The fastest will be to have everything in gravity as the dnsmasq cache is optimize for fast lookups of domain in cache buckets. This is much faster than wildcard or regex. Wildcards are looped over and it is checked for each requested domain if this domain is part of the wildcard. With regex it is much more dramatic as every regex evaluation is a complex process - with all the possible rules obviously much slower than a simple sub-string comparison. The high regex performance that is seen in FTL is only possible as we pre-compile regex and hence make them as fast as possible in their execution.

TL;DR: gravity.list can as grow as it can fit into memory.
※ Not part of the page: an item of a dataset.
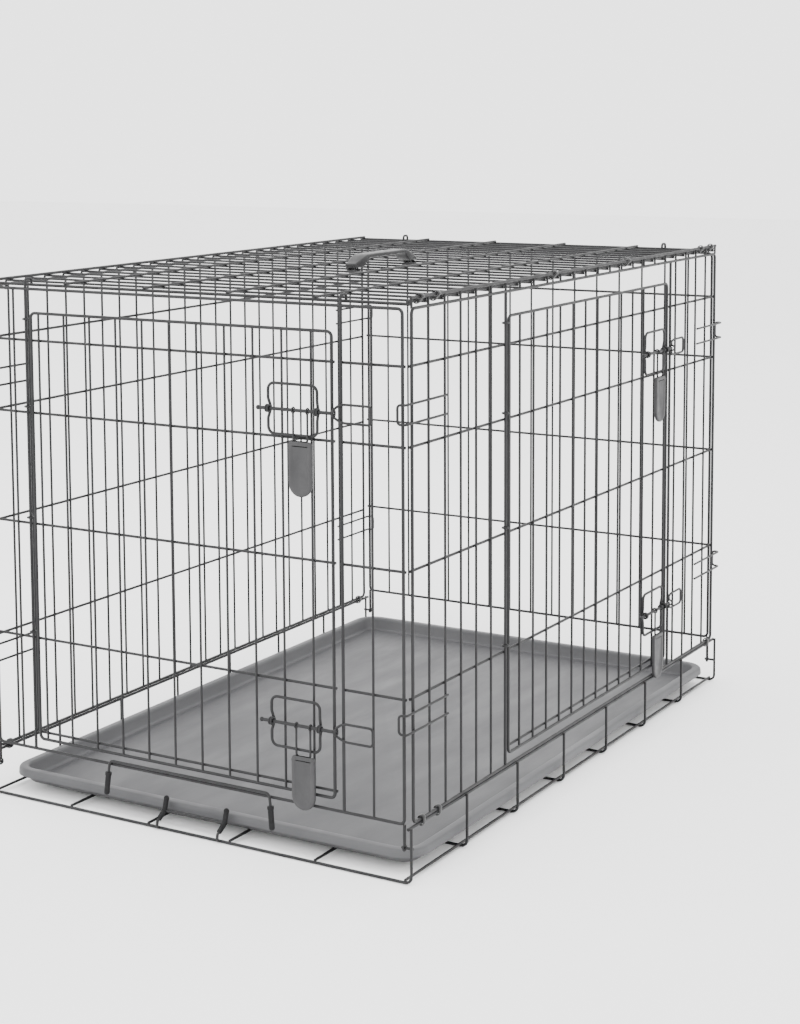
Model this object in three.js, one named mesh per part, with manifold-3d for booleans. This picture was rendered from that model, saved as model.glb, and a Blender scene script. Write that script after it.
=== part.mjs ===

The only slowdown you'll observe is the initial loading. Both, wildcards and regex filters do not have any initial overhead, however, their evaluation is notable or even significantly slower than a direct domain cache hit from domains imported from gravity.list.

I still don't understand, given the above statement, why you converted the wildcards into regex. I'm still using wildcard, just changed the filename to avoid regexconverter="/opt/pihole/wildcard_regex_converter.sh"

That's why I feel cleaning up the gravity list would be a benefit. Doesn't pihole-FTL needs to load the list, every time you give it a kick (SIGHUP)? wouldn't a cleaned gravity list benefit the load time.

Not so sure about that. from what I understand from @DL6ERs explanation, if your regex list is longer, it will take more time to do the evaluation. The same logic would apply to wildcards, the more you have, the longer it takes to process them.

I assume wildcards are read from file, by pihole-FTL, once, and kept in memory, since the dnsmasq file clearly states you need to stop/start dnsmasq for changes to apply.
I assume the same goes for regex, @DL6ER: could you please confirm/deny this?

Yes.

Yes. Wildcards need restarting. Regex can also be updated on-the-fly by sending the signal SIGHUP to pihole-FTL. The difference is that dnsmasq is constructed such that configuration can only be read at startup while pihole-FTL can re-read its config whenever needed and regex is an FTL implementation, there is no regex code at all in the contained dnsmasq.